Re: [PATCH v4 2/2] pack-bitmap: add load corrupt bitmap test

[Date Prev][Date Next][Thread Prev][Thread Next][Date Index][Thread Index]

 



2025年5月30日 05:20,Taylor Blau <me@xxxxxxxxxxxx> 写道:
> 
> On Sun, May 25, 2025 at 02:43:03AM +0000, Lidong Yan via GitGitGadget wrote:
>> diff --git a/pack-bitmap.c b/pack-bitmap.c
>> index fd19c2255163..39c1c1bc4ce1 100644
>> --- a/pack-bitmap.c
>> +++ b/pack-bitmap.c
>> @@ -34,6 +34,11 @@ struct stored_bitmap {
>> int flags;
>> };
>> 
>> +struct stored_bitmap_tag_pos {
>> + struct stored_bitmap stored;
>> + size_t map_pos;
>> +};
>> +
> 
> Hmm. I was expecting you to add a new member to the stored_bitmap
> structure, not a new structure entirely. Let's read on...
> 
>> /*
>>  * The active bitmap index for a repository. By design, repositories only have
>>  * a single bitmap index available (the index for the biggest packfile in
>> @@ -148,6 +153,7 @@ static int existing_bitmaps_hits_nr;
>> static int existing_bitmaps_misses_nr;
>> static int roots_with_bitmaps_nr;
>> static int roots_without_bitmaps_nr;
>> +static int tag_pos_on_bitmap;
> 
> Why are we only sometimes tagging bitmaps with their position?
> 
>> 
>> static struct ewah_bitmap *lookup_stored_bitmap(struct stored_bitmap *st)
>> {
>> @@ -314,13 +320,18 @@ static struct stored_bitmap *store_bitmap(struct bitmap_index *index,
>>  struct ewah_bitmap *root,
>>  const struct object_id *oid,
>>  struct stored_bitmap *xor_with,
>> -  int flags)
>> +  int flags, size_t map_pos)
>> {
>> struct stored_bitmap *stored;
>> + struct stored_bitmap_tag_pos *tagged;
> 
> OK.
> 
>> khiter_t hash_pos;
>> int ret;
>> 
>> - stored = xmalloc(sizeof(struct stored_bitmap));
>> + tagged = xmalloc(tag_pos_on_bitmap ? sizeof(struct stored_bitmap_tag_pos) :
>> +     sizeof(struct stored_bitmap));
>> + stored = &tagged->stored;
>> + if (tag_pos_on_bitmap)
>> + tagged->map_pos = map_pos;
> 
> I am quite worried about this portion of the diff.
> 
> Here you allocate memory for "tagged" which is a stored_bitmap_tag_pos.
> But the amount of bytes you allocate depends on whether the global
> variable tag_pos_on_bitmap is set or not.
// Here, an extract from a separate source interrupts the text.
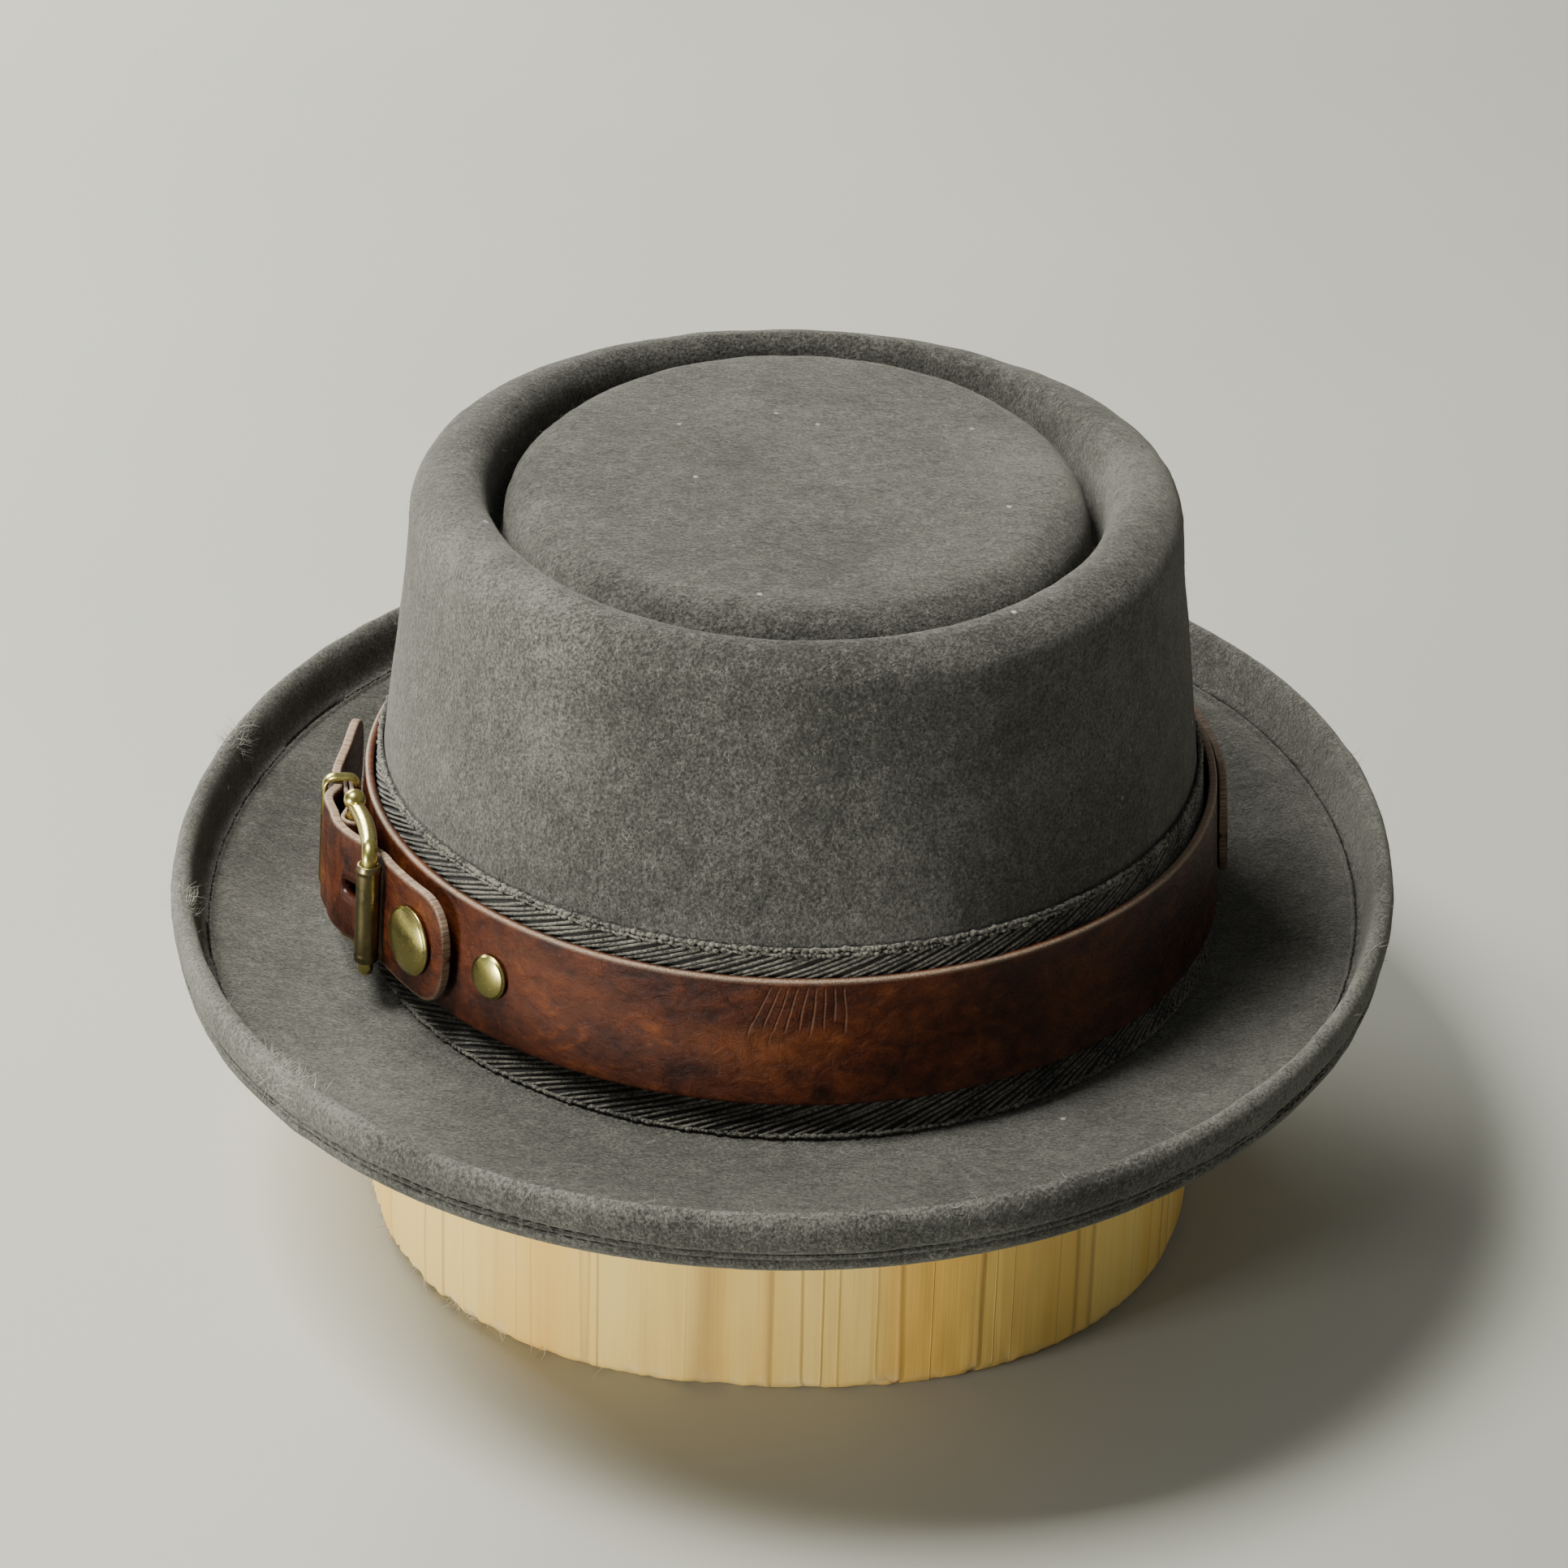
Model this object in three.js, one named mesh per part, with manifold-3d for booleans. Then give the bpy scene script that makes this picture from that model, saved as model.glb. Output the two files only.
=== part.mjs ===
// Porkpie hat with a buckled leather band, on a plain pine stand.
// Millimetres, +Z up. The origin is the middle of the stand's bottom face.
// The front of the hat looks to -Y, and its buckle is on the -X side.

import * as THREE from 'three';
import { mergeVertices } from 'three/addons/utils/BufferGeometryUtils.js';
import Module from 'manifold-3d';

const wasm = await Module();
wasm.setup();

// Crown, measured on the outside of the felt
const crownHalfWidth = 89.5;
const crownTopHalfWidth = 80;
const footOvalExtra = 10.5;
const tipOvalExtra = 6.5;
const crownHeight = 103;
const feltWall = 2.2;
const shoulderDrop = 9;
const shoulderWidth = 10.2;
const ridgeInnerWidth = 6;
const ridgeInnerDrop = 8.5;
const ridgeFrontDip = 2.2;
const ridgeBackDip = 1.1;
const footRadius = 2.5;

// Tip of the crown: the round island and the crease that runs about it
const creaseWidth = 3;
const creaseDepth = 16.2;
const islandEdgeRadius = 10;
const islandEdgeDrop = 1.8;
const islandDome = 1.2;

// How much further than the crown's oval the ridge and the island reach, to the front and the back
const ridgeReach = { front: 4, back: 2 };
const islandReach = { front: 4, back: 6 };

// Brim and its turned-up, doubled edge
const brimSideWidth = 40.0;
const brimFrontWidth = 58;
const brimSquareness = 2.05;
const brimRise = 5.8;
const rimHeight = 18.8;
const rimThickness = 4.4;
const rimFoldHeight = 7.2;
const brimTurn = THREE.MathUtils.degToRad(-5.5);
const brimSideLean = 0.8;

// Ribbon and leather band
const clearance = 0.3;
const ribbonThickness = 1.0;
const ribbonHeight = 37.5;
const bandThickness = 1.8;
const bandLow = 10.8;
const bandHeight = 26.2;
const trimMiddle = bandLow + bandHeight / 2;

// Straps on the band
const billetThickness = 2.0;
const billetHeight = 23.4;
const billetTipRun = 49.5;
const billetEndMargin = 3.4;
const billetLift = 1.4;
const billetTopLift = 1.2;
const billetTailLift = 2.8;
const chapeThickness = 1.1;
const chapeHeight = 22;
const chapeRun = 19;
const tongueSlotHeight = 3.6;
const tongueSlotLength = 12;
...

If it isn't, then you don't
> allocate enough memory here to hold an entire stored_bitmap_tag_pos
> structure.
> 
> I think within this function you're OK, since you only write into that
> field when tag_pos_on_bitmap is set. But this seems like a recipe for
> disaster if you ever try to read or write into the tagged->map_pos field
> when tag_pos_on_bitmap *isn't* set.
> 
> This happens to work because of where the pointer to the stored_bitmap
> structure lives within the stored_bitmap_tag_pos structure. But this
> seems *extremely* fragile to only save 4 bytes of allocated memory per
> bitmap. Even on a repository with ~1,000 bitmaps (which is rare from my
> experience), you're only saving ~3.91 KiB.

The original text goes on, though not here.